The Delete key has seen the most action of any on my keyboard. I’ll typically write a few lines and then I’ll feel that something important is missing. Only, I couldn’t seem to figure out what it is. So I’ll hit Delete. I’ve started writing on five different topics over the last three weeks, but I never got through more than two or three paragraphs.
Until now. This is the first time I’ve managed to keep going. I’ve needed time to let things settle a bit.
I thought I’d write about some of my experience because I think a lot of readers might relate to it, now and in the future. I think we find healing in seeing that others have, or have had, the same experience.

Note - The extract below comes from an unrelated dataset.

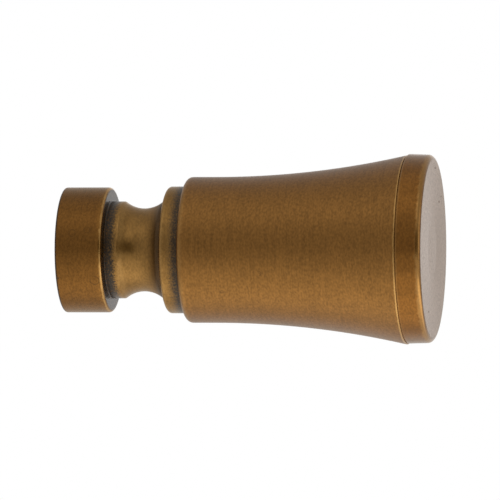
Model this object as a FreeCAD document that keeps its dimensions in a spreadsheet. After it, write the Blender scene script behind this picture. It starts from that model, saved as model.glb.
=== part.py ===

This whole experience has got me focusing more on going easy on myself. I write and speak a lot about the subject of kindness; how it affects both mental and physical health. Usually when we think about kindness, the mind goes direct to what you might do for someone. Kindness naturally seeks a target. Rarely do we consider that we need to make ourselves the target sometimes and that it’s OK to do so.
Self-kindness, or self-care, is crucial because it supports mental health. Pushing ourselves too hard and not resting or doing what we need to do to support our health can be damaging.
How much self kindness required is not the same from one person to the next. Neither is it the same from one week to the next. Sometimes, depending on the context of our lives, we need a lot. At other times, we don’t need much at all.
There’s a sweet spot to be found that changes from time to time. Sometimes it’s closer to the Self, sometimes further away. It depends. There’s no hard and fast rule that says a person requires a certain amount of self kindness.
Recently, I’ve needed quite a bit. I had a lot to deal with, plus work to do through this recent time, so I’ve needed to refill my own cup. That’s meant that even though I’ve had a backlog of things piling up, I’ve needed to do less.
It’s meant sometimes saying no when I previously said yes; it’s meant not responding to some emails or other messages. I get clusters and sometimes too many. But it’s not possible to give others time that I need for myself, lest my cup runs empty.
I turn inward at times like these and withdraw from the outward world. I intuitively recognise that self kindness requires me to stop. It invites me to meditate more. It shows me changes I need to make, priorities I need to shift, things I need to reorganise.
The focus of self kindness needs to be the Self.
For the sake of your health.
If you feel you need it, I invite you to practice a little bit of self kindness today. And consider that there is such a sweet spot. Knowing it exists makes it easier to know when you need self kindness.
Consider where it may be for you right now. Do you need a lot of self kindness or just a little bit?
And however much you need, you deserve it.